-- begin --

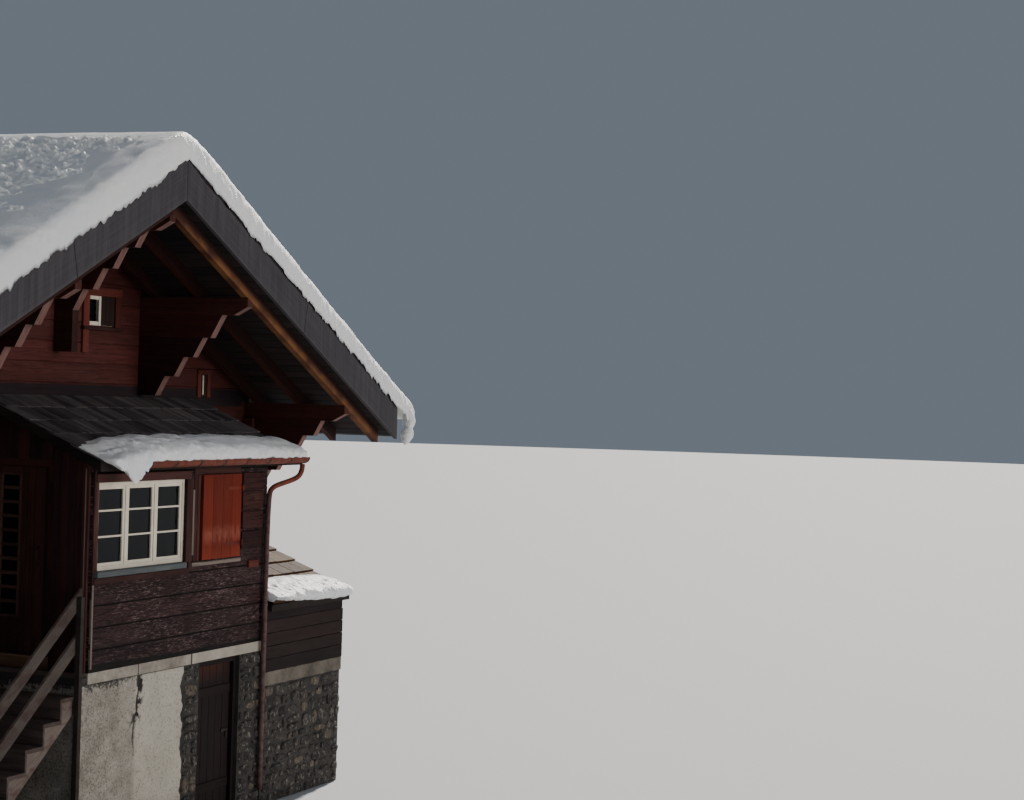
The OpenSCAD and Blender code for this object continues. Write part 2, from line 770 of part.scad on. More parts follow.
// Snow along the eave, with a tongue that hangs down in front of the gutter
module porch_snow() color("white") {
    z0 = porch_z(porch_depth + porch_eave) + porch_roof_rise + 2 * seat;
    y0 = porch_eave_y;
    along_x(porch_left, porch_right + porch_verge_right) polygon([
        [y0, z0], [y0 - 60, z0 + low_snow * 0.1], [y0 - 75, z0 + low_snow * 0.5], [y0 - 40, z0 + low_snow * 0.9],
        [y0 + 40, z0 + low_snow * 1.1],
        [y0 + low_snow_reach * 0.7, z0 + low_snow * 0.55 + porch_slope * low_snow_reach * 0.7],
        [y0 + low_snow_reach, z0 + porch_slope * low_snow_reach]]);
    tongue_left = porch_left - porch_verge_left * 0.7;
    tongue_right = tongue_left + tongue_w;
    face = y0 - 2 * gutter_r - 2;
    block([tongue_left, face - tongue_t, z0 + low_snow * 0.1], [tongue_right, y0, z0 + low_snow * 0.5]);
    along_y(face - tongue_t, face) polygon([
        [tongue_left, z0 + low_snow * 0.5], [tongue_left, z0], [tongue_left + tongue_w * 0.28, z0 - tongue_drop * 0.5],
        [tongue_left + tongue_w * 0.5, z0 - tongue_drop], [tongue_left + tongue_w * 0.72, z0 - tongue_drop * 0.58],
        [tongue_right, z0], [tongue_right, z0 + low_snow * 0.5]]);
}

gutter_z = porch_z(porch_depth + porch_eave) + porch_roof_rise * 0.95;
gutter_left = porch_left - porch_verge_left + gutter_inset;
gutter_right = porch_right + porch_verge_right - gutter_r;

module gutter() color("peru") {
    wall = 5;
    translate([0, porch_eave_y - gutter_r, gutter_z]) difference() {
        along_x(gutter_left, gutter_right) circle(gutter_r);
        along_x(gutter_left + wall, gutter_right - wall) circle(gutter_r - wall);
        block([gutter_left - over, -2 * gutter_r, 0], [gutter_right + over, 2 * gutter_r, 2 * gutter_r]);
    }
}

// Middle line of the downpipe: out of the gutter, in a wide bend to the corner post, and down it
gutter_y = porch_eave_y - gutter_r;
pipe_x = porch_right - 2 * pipe_r;
pipe_y = lean_front - pipe_r - 5;
outlet_x = gutter_right - 1.7 * pipe_r;
outlet_z = gutter_z - gutter_r;
bend = outlet_x - pipe_x;
pipe_line = [
    [pipe_x, pipe_y, pipe_foot],
    [pipe_x, pipe_y, outlet_z - bend * 0.72],
    [pipe_x + bend * 0.06, pipe_y - 8, outlet_z - bend * 0.59],
    [pipe_x + bend * 0.2, pipe_y + (gutter_y - pipe_y) * 0.2, outlet_z - bend * 0.52],
    [pipe_x + bend * 0.7, pipe_y + (gutter_y - pipe_y) * 0.75, outlet_z - bend * 0.42],
    [pipe_x + bend * 0.93, pipe_y + (gutter_y - pipe_y) * 0.97, outlet_z - bend * 0.31],
    [outlet_x, gutter_y, outlet_z - bend * 0.15],
    [outlet_x, gutter_y, outlet_z + 4]];

// A round bar between two points, with a slightly larger ball round the first one
module limb(a, b, r) {
    d = b - a;
    len_d = norm(d);
    translate(a) rotate([0, acos(d[2] / len_d), atan2(d[1], d[0])]) cylinder(r = r, h = len_d);
    translate(a) sphere(r + 2);
}

module downpipe() color("peru") {
    difference() {
        for (i = [1:1:len(pipe_line) - 1])
            limb(pipe_line[i], pipe_line[i - 1], pipe_r);
        translate([0, gutter_y, gutter_z]) along_x(porch_right, gutter_right + over) circle(gutter_r + pin_clear);
    }
    clip_t = 12;
    for (share = [0.12, 0.7]) {
        z = cellar_height + share * porch_wall_h;
        block([pipe_x - clip_t / 2, pipe_y, z], [pipe_x + clip_t / 2, porch_front, z + 30]);
    }
}

// Main roof

module ridge_purlin() color("saddlebrown") purlin(0);

module mid_purlins() color("saddlebrown") for (x = [-mid_purlin_x, mid_purlin_x]) purlin(x);

module eave_purlins() color("saddlebrown") for (side = [-1, 1]) {
    purlin(side * eave_purlin_x);
    eave_plate(side);
    eave_boards(side);
}

// The part of an eave purlin that fills the thickness of the side wall between the gables
module eave_plate(side) {
    inner = half_w - log_t;
    scale([side, 1, 1]) along_y(front_y, back_y) polygon([
        [inner, plate_z], [eave_purlin_x, plate_z], [eave_purlin_x, rafter_z(eave_purlin_x) - seat],
        [inner, rafter_z(inner) - seat]]);
}

// Boards that close the eave between the rafters, standing on the purlin
module eave_boards(side) difference() {
    x1 = half_w;
    x0 = half_w - eave_board_t;
    scale([side, 1, 1]) along_y(front_y, back_y) polygon([
        [x0, rafter_z(x0) - eave_board_t], [x1, rafter_z(x1) - eave_board_t],
        [x1, rafter_z(x1) + rafter_rise], [x0, rafter_z(x0) + rafter_rise]]);
    all_rafters(side);
}

module consoles_front() color("sienna") translate([0, front_y, 0]) consoles();

module consoles_back() color("sienna") rotate(180) translate([0, front_y, 0]) consoles();

// The rafters of one slope, plumb at the ridge and at the eave
module all_rafters(side)
    for (i = [0:1:rafter_bays]) {
        y = front_y - rafter_reach + i * rafter_pitch;
        tail = eave_x - rafter_stop;
        scale([side, 1, 1]) along_y(y - rafter_w / 2, y + rafter_w / 2) polygon([
            [0, rafter_z(0)], [0, rafter_z(0) + rafter_rise], [tail, rafter_z(tail) + rafter_rise],
            [tail, rafter_z(tail)]]);
    }

module rafters_left() color("chocolate") all_rafters(-1);

module rafters_right() color("chocolate") all_rafters(1);

// A layer of the roof on one slope, between two heights above the rafters' underside
module roof_layer(side, low, high, y0, y1, x1)
    scale([side, 1, 1]) along_y(y0, y1) polygon([
        [0, ridge_z + low], [0, ridge_z + high], [x1, rafter_z(x1) + high], [x1, rafter_z(x1) + low]]);

roof_front = front_y - gable_overhang;
roof_back = back_y + gable_overhang;

module roof_left() color("dimgray") translate([0, 0, seat])
    roof_layer(-1, rafter_rise, deck_top, roof_front + barge_t, roof_back - barge_t, eave_x);

module roof_right() color("dimgray") translate([0, 0, seat])
    roof_layer(1, rafter_rise, deck_top, roof_front + barge_t, roof_back - barge_t, eave_x);

module barge_boards(y0)
    for (side = [-1, 1]) roof_layer(side, barge_low, deck_top, y0, y0 + barge_t, eave_x);

module barge_boards_front() color("darkslategray") barge_boards(roof_front);

module barge_boards_back() color("darkslategray") barge_boards(roof_back - barge_t);

// Height of the foot of the main roof's snow at a distance x from the ridge
function snow_base(x) = rafter_z(x) + deck_top + 2 * seat;

// Middle of the rolled lip of that snow
lip_r = snow_depth * 0.46;
lip_x = eave_x + snow_eave - lip_r;
lip = [lip_x, snow_base(lip_x) + lip_r / cos(roof_pitch)];

// Snow on one slope, with a rolled lip that stands out past the eave
module roof_snow(side) {
    turns = [for (a = [-90 - roof_pitch:18:90 - roof_pitch]) lip + lip_r * [cos(a), sin(a)]];
    crown = snow_depth * 0.9;
    scale([side, 1, 1]) along_y(roof_front - snow_lip, roof_back + snow_lip) polygon(concat(
        [[0, snow_base(0)]],
        turns,
        [[eave_x * 0.93, snow_base(eave_x * 0.93) + snow_rise], [crown, snow_base(crown) + snow_rise],
            [crown * 0.3, snow_base(crown * 0.3) + snow_rise * 0.985], [0, snow_base(0) + snow_rise + 8]]));
}

// Two clumps of slipped snow that hang from the front end of the right lip
module snow_clumps() {
    y = roof_front - snow_lip + lip_r * 1.25;
    translate([lip[0] + lip_r * 0.6, y, lip[1] - lip_r * 1.5]) sphere(lip_r * 1.15);
    translate([lip[0] - lip_r * 0.4, y, lip[1] - lip_r * 3]) sphere(lip_r * 1.05);
}

module roof_snow_left() color("white") roof_snow(-1);

module roof_snow_right() color("snow") {
    roof_snow(1);
    snow_clumps();
}

// Attic, side and rear windows

// The frames of the attic windows of one gable
module attic_frames() at_attic_windows() {
    window_frame(attic_window_w, attic_window_h, 2);
    window_frame(attic_light_w, attic_light_h, 1);
}

// The glass of the attic windows of one gable
module attic_glass() at_attic_windows() {
    window_glass(attic_window_w, attic_window_h);
    window_glass(attic_light_w, attic_light_h);
}

module attic_window_frames() color("ivory") {
    attic_frames();
    rotate(180) attic_frames();
}

module attic_window_glass() color("lightblue") {
    attic_glass();
    rotate(180) attic_glass();
}

module house_window_frames() color("ivory") {
    at_back_windows() window_frame(house_window_w, window_h, 2);
    for (turn = [-90, 90]) at_side_windows(turn) window_frame(house_window_w, window_h, 2);
}

module house_window_glass() color("lightblue") {
    at_back_windows() window_glass(house_window_w, window_h);
    for (turn = [-90, 90]) at_side_windows(turn) window_glass(house_window_w, window_h);
}

// Outside stair

// Distance from the ridge of the front edge of a tread, and height of the nosings there
function tread_x(i) = stair_top - (risers - i) * going;
function nosing_z(x) = cellar_height + stair_slope * (x - stair_top);

// Two strings cut to the steps
module stair_strings() color("saddlebrown") {
    drop = string_depth / cos(stair_angle);
    steps = [for (i = [1:1:risers - 1]) each [
        [tread_x(i) + riser_t, max((i - 1) * riser - tread_t, 0)], [tread_x(i) + riser_t, i * riser - tread_t]]];
    for (y = [stair_front + tread_reach, stair_back - string_t - tread_reach])
        along_y(y, y + string_t) polygon(concat(steps, [
            [stair_top, (risers - 1) * riser - tread_t], [stair_top, cellar_height - drop],
            [stair_top + (drop - cellar_height) / stair_slope, 0]]));
}

// Treads and riser boards as one folded section, and the last tread on the plinth
module stair_treads() color("peru") {
    outside = [for (i = [1:1:risers - 1]) each [[tread_x(i), (i - 1) * riser], [tread_x(i), i * riser]]];
    inside = [for (i = [risers - 1:-1:1]) each [
        [tread_x(i) + riser_t, i * riser - tread_t], [tread_x(i) + riser_t, max((i - 1) * riser - tread_t, 0)]]];
    along_y(stair_front, stair_back) polygon(concat(
        outside, [[stair_top, (risers - 1) * riser], [stair_top, (risers - 1) * riser - tread_t]], inside));
    block([stair_top, stair_front, cellar_height - tread_t], [porch_left, stair_back, cellar_height]);
}

// Two posts outside the treads, with two sloping boards on their inner faces
module stair_railing() color("gray") {
    x0 = tread_x(1);
    x1 = porch_left - plinth_w * 0.7;
    for (drop = [0, rail_h / 2])
        along_y(stair_front, stair_front + rail_t) polygon([
            [x0, nosing_z(x0) + rail_h - drop], [x1, nosing_z(x1) + rail_h - drop],
            [x1, nosing_z(x1) + rail_h - drop - rail_board / cos(stair_angle)],
            [x0, nosing_z(x0) + rail_h - drop - rail_board / cos(stair_angle)]]);
    for (x = [x0 + going / 2, stair_top - post_s])
        block([x, stair_front - post_s, 0], [x + post_s, stair_front, nosing_z(x) + rail_h - 10]);
}

cellar_floor();
base_wall_front();
base_wall_sides();
base_wall_back();
porch_base_front();
porch_base_sides();
porch_sill_band();
cellar_door_frame();
cellar_door();
lean_to_base();
lean_to_walls();
lean_to_roof();
lean_to_snow();
main_floor();
attic_floor();
gable_wall_front_lower();
gable_wall_front_upper();
gable_wall_back_lower();
gable_wall_back_upper();
side_wall_left();
side_wall_right();
porch_wall_front();
porch_wall_left();
porch_wall_right();
porch_wall_over_door();
porch_window_frames();
porch_window_glass();
shutter();
entrance_frame();
entrance_door();
entrance_door_glass();
hinge_pins();
porch_roof();
porch_snow();
gutter();
downpipe();
ridge_purlin();
mid_purlins();
eave_purlins();
consoles_front();
consoles_back();
rafters_left();
rafters_right();
roof_left();
roof_right();
barge_boards_front();
barge_boards_back();
roof_snow_left();
roof_snow_right();
attic_window_frames();
attic_window_glass();
house_window_frames();
house_window_glass();
stair_strings();
stair_treads();
stair_railing();
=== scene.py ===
"""Looks of an alpine log chalet in winter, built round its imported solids.

Metres. +X runs along the gables, +Y into the house, +Z up, and the origin is on the ground in the
middle of the house. The solids that show their real shape keep it and get a material. Snow,
stones, boards, shingles, sashes, casings and brackets are new pieces, laid on those solids.
"""

import math

import bpy
import numpy as np
from mathutils import Matrix


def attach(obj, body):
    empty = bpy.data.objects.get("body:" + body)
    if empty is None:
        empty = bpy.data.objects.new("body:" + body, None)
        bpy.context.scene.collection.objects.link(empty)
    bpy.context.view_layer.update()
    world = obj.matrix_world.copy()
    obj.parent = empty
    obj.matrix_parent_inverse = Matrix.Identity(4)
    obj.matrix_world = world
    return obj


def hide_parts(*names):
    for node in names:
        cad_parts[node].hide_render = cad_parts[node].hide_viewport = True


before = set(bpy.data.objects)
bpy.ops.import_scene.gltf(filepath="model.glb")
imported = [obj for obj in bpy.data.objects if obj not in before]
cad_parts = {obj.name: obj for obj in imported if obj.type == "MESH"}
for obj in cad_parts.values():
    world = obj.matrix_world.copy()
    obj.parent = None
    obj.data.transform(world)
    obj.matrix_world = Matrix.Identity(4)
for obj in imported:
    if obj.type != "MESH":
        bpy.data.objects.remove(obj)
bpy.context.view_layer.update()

# Sizes of the house, as its solids have them
HALF_WIDTH = 3.97
GABLE_FACE = 4.0
PITCH = math.radians(26.7)
SLOPE = math.tan(PITCH)
EAVE_Z = 4.52
RIDGE_Z = EAVE_Z + SLOPE * HALF_WIDTH
RAFTER_RISE = 0.15 / math.cos(PITCH)
DECK_TOP = RAFTER_RISE + 0.37 / math.cos(PITCH)
APEX = RIDGE_Z + DECK_TOP
EAVE_X = 4.95
VERGE_Y = 5.58
CELLAR_Z = 1.88
COURSE = 0.22
PORCH_LEFT = -1.13
PORCH_RIGHT = 2.22
PORCH_FACE = -5.33
PORCH_TOP = 3.94
PORCH_SLOPE = (EAVE_Z - 0.015 - PORCH_TOP) / 1.33
PLINTH_LEFT = -1.24
GUTTER_Y = -5.545
GUTTER_Z = 3.964
LEAN_FACE = -5.345
LEAN_RIGHT = 4.05
LEAN_TOP = 2.25
PORCH_EAVE_Y = PORCH_FACE - 0.15
LEAN_EAVE_Y = LEAN_FACE - 0.095
PORCH_ROOF_Z = PORCH_TOP - 0.15 * PORCH_SLOPE + 0.085 / math.cos(math.atan(PORCH_SLOPE))
LEAN_ROOF_Z = LEAN_TOP - 0.095 * PORCH_SLOPE + 0.07 / math.cos(math.atan(PORCH_SLOPE))
SILL_Z = CELLAR_Z + 1.0
WINDOW_HEIGHT = 0.88
BAR_HEIGHTS = (3.213, 3.473)
PIPE_X = 2.16
PIPE_Y = -5.38
BASE_STONES_TOP = 1.87
PLASTER_TOP = 1.766
PORCH_STONES_TOP = 1.765
LEAN_STONES_TOP = 1.35
BAND_JOINTS = (-0.254, 0.745)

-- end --

◆ PROMPT ◆
Isolate the lines above that contain the word "None" and copy them.

◆ FULL OUTPUT ◆
    if empty is None:
        empty = bpy.data.objects.new("body:" + body, None)
    obj.parent = None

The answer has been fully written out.